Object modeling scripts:

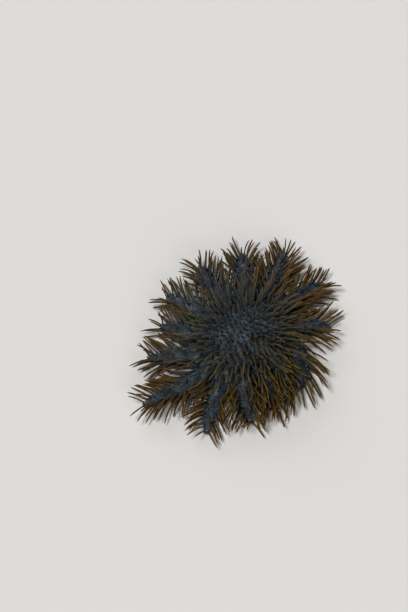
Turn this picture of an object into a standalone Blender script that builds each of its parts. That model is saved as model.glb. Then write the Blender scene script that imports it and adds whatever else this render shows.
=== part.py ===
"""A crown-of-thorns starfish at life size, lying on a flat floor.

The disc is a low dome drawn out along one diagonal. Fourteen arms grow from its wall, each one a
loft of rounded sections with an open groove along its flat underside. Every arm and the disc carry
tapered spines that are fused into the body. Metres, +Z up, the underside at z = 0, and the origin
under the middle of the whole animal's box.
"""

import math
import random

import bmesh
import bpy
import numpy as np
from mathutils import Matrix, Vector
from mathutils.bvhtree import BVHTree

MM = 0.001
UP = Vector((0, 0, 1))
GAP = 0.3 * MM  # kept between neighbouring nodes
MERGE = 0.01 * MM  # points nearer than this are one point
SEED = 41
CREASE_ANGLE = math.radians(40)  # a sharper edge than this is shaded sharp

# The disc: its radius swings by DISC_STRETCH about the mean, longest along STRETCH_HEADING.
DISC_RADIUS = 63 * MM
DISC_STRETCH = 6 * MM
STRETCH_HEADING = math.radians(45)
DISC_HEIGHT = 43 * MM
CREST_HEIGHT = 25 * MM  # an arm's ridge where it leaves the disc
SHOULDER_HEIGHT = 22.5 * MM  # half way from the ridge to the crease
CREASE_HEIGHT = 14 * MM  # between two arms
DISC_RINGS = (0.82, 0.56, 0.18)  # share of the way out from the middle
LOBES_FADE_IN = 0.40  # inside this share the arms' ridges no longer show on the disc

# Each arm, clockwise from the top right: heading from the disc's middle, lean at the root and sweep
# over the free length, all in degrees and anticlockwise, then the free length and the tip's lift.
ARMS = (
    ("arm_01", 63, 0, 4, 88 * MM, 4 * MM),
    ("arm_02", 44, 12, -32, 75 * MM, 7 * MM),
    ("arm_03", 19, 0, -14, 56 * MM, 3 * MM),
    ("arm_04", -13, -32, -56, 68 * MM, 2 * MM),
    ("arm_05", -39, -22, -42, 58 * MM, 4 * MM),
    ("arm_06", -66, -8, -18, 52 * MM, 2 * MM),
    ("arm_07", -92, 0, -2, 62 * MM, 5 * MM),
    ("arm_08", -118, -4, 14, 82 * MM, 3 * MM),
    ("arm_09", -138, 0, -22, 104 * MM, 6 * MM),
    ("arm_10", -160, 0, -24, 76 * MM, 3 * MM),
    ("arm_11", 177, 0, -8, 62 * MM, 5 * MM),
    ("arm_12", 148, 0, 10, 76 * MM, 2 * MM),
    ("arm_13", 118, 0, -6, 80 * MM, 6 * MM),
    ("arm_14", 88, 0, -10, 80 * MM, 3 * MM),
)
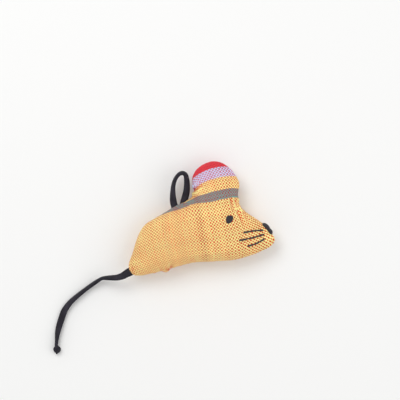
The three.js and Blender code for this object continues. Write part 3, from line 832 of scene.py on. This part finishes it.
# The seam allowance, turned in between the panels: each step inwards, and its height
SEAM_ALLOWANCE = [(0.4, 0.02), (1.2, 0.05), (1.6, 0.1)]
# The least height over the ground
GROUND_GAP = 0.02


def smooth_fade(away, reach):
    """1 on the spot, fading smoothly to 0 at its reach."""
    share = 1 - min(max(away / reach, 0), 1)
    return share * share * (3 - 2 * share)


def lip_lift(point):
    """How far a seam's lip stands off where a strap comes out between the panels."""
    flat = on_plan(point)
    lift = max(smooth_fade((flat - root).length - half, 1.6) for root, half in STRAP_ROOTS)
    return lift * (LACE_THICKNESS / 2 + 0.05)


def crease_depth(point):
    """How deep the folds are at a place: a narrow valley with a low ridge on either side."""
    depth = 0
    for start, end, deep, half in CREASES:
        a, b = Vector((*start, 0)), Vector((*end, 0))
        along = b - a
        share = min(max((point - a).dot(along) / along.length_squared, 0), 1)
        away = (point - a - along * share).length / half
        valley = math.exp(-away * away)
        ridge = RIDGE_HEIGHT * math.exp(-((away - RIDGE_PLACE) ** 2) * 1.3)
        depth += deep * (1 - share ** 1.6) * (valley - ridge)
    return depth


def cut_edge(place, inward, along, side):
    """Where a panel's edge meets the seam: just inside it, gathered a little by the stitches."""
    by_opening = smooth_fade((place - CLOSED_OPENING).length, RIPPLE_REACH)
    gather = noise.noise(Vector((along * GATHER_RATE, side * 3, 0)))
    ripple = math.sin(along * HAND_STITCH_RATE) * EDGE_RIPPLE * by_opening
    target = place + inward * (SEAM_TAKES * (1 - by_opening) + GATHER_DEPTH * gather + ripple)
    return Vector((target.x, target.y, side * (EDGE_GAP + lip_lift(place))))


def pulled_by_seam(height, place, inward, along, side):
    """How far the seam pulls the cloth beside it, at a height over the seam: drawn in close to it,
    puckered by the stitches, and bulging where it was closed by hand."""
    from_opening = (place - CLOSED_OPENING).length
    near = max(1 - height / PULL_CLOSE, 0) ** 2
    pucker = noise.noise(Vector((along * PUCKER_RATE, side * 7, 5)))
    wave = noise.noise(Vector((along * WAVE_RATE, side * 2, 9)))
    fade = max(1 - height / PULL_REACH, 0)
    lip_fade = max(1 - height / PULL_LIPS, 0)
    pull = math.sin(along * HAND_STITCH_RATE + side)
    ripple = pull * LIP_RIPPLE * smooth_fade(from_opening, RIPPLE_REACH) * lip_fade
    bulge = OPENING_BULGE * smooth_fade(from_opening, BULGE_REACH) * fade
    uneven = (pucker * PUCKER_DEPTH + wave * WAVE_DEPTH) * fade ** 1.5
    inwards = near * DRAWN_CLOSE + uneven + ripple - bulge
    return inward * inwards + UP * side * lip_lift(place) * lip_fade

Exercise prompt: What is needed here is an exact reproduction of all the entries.

Task result:
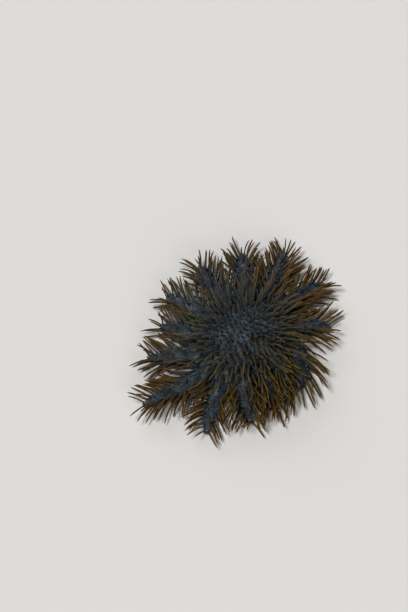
Turn this picture of an object into a standalone Blender script that builds each of its parts. That model is saved as model.glb. Then write the Blender scene script that imports it and adds whatever else this render shows.
=== part.py ===
"""A crown-of-thorns starfish at life size, lying on a flat floor.

The disc is a low dome drawn out along one diagonal. Fourteen arms grow from its wall, each one a
loft of rounded sections with an open groove along its flat underside. Every arm and the disc carry
tapered spines that are fused into the body. Metres, +Z up, the underside at z = 0, and the origin
under the middle of the whole animal's box.
"""

import math
import random

import bmesh
import bpy
import numpy as np
from mathutils import Matrix, Vector
from mathutils.bvhtree import BVHTree

MM = 0.001
UP = Vector((0, 0, 1))
GAP = 0.3 * MM  # kept between neighbouring nodes
MERGE = 0.01 * MM  # points nearer than this are one point
SEED = 41
CREASE_ANGLE = math.radians(40)  # a sharper edge than this is shaded sharp

# The disc: its radius swings by DISC_STRETCH about the mean, longest along STRETCH_HEADING.
DISC_RADIUS = 63 * MM
DISC_STRETCH = 6 * MM
STRETCH_HEADING = math.radians(45)
DISC_HEIGHT = 43 * MM
CREST_HEIGHT = 25 * MM  # an arm's ridge where it leaves the disc
SHOULDER_HEIGHT = 22.5 * MM  # half way from the ridge to the crease
CREASE_HEIGHT = 14 * MM  # between two arms
DISC_RINGS = (0.82, 0.56, 0.18)  # share of the way out from the middle
LOBES_FADE_IN = 0.40  # inside this share the arms' ridges no longer show on the disc

# Each arm, clockwise from the top right: heading from the disc's middle, lean at the root and sweep
# over the free length, all in degrees and anticlockwise, then the free length and the tip's lift.
ARMS = (
    ("arm_01", 63, 0, 4, 88 * MM, 4 * MM),
    ("arm_02", 44, 12, -32, 75 * MM, 7 * MM),
    ("arm_03", 19, 0, -14, 56 * MM, 3 * MM),
    ("arm_04", -13, -32, -56, 68 * MM, 2 * MM),
    ("arm_05", -39, -22, -42, 58 * MM, 4 * MM),
    ("arm_06", -66, -8, -18, 52 * MM, 2 * MM),
    ("arm_07", -92, 0, -2, 62 * MM, 5 * MM),
    ("arm_08", -118, -4, 14, 82 * MM, 3 * MM),
    ("arm_09", -138, 0, -22, 104 * MM, 6 * MM),
    ("arm_10", -160, 0, -24, 76 * MM, 3 * MM),
    ("arm_11", 177, 0, -8, 62 * MM, 5 * MM),
    ("arm_12", 148, 0, 10, 76 * MM, 2 * MM),
    ("arm_13", 118, 0, -6, 80 * MM, 6 * MM),
    ("arm_14", 88, 0, -10, 80 * MM, 3 * MM),
)
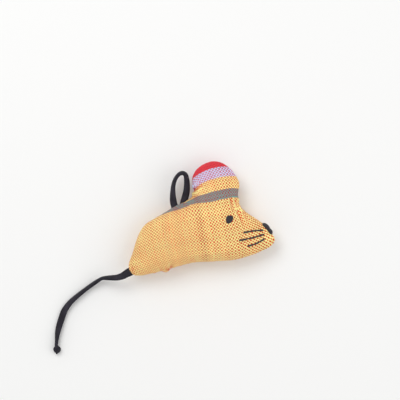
The three.js and Blender code for this object continues. Write part 3, from line 832 of scene.py on. This part finishes it.
# The seam allowance, turned in between the panels: each step inwards, and its height
SEAM_ALLOWANCE = [(0.4, 0.02), (1.2, 0.05), (1.6, 0.1)]
# The least height over the ground
GROUND_GAP = 0.02


def smooth_fade(away, reach):
    """1 on the spot, fading smoothly to 0 at its reach."""
    share = 1 - min(max(away / reach, 0), 1)
    return share * share * (3 - 2 * share)


def lip_lift(point):
    """How far a seam's lip stands off where a strap comes out between the panels."""
    flat = on_plan(point)
    lift = max(smooth_fade((flat - root).length - half, 1.6) for root, half in STRAP_ROOTS)
    return lift * (LACE_THICKNESS / 2 + 0.05)


def crease_depth(point):
    """How deep the folds are at a place: a narrow valley with a low ridge on either side."""
    depth = 0
    for start, end, deep, half in CREASES:
        a, b = Vector((*start, 0)), Vector((*end, 0))
        along = b - a
        share = min(max((point - a).dot(along) / along.length_squared, 0), 1)
        away = (point - a - along * share).length / half
        valley = math.exp(-away * away)
        ridge = RIDGE_HEIGHT * math.exp(-((away - RIDGE_PLACE) ** 2) * 1.3)
        depth += deep * (1 - share ** 1.6) * (valley - ridge)
    return depth


def cut_edge(place, inward, along, side):
    """Where a panel's edge meets the seam: just inside it, gathered a little by the stitches."""
    by_opening = smooth_fade((place - CLOSED_OPENING).length, RIPPLE_REACH)
    gather = noise.noise(Vector((along * GATHER_RATE, side * 3, 0)))
    ripple = math.sin(along * HAND_STITCH_RATE) * EDGE_RIPPLE * by_opening
    target = place + inward * (SEAM_TAKES * (1 - by_opening) + GATHER_DEPTH * gather + ripple)
    return Vector((target.x, target.y, side * (EDGE_GAP + lip_lift(place))))


def pulled_by_seam(height, place, inward, along, side):
    """How far the seam pulls the cloth beside it, at a height over the seam: drawn in close to it,
    puckered by the stitches, and bulging where it was closed by hand."""
    from_opening = (place - CLOSED_OPENING).length
    near = max(1 - height / PULL_CLOSE, 0) ** 2
    pucker = noise.noise(Vector((along * PUCKER_RATE, side * 7, 5)))
    wave = noise.noise(Vector((along * WAVE_RATE, side * 2, 9)))
    fade = max(1 - height / PULL_REACH, 0)
    lip_fade = max(1 - height / PULL_LIPS, 0)
    pull = math.sin(along * HAND_STITCH_RATE + side)
    ripple = pull * LIP_RIPPLE * smooth_fade(from_opening, RIPPLE_REACH) * lip_fade
    bulge = OPENING_BULGE * smooth_fade(from_opening, BULGE_REACH) * fade
    uneven = (pucker * PUCKER_DEPTH + wave * WAVE_DEPTH) * fade ** 1.5
    inwards = near * DRAWN_CLOSE + uneven + ripple - bulge
    return inward * inwards + UP * side * lip_lift(place) * lip_fade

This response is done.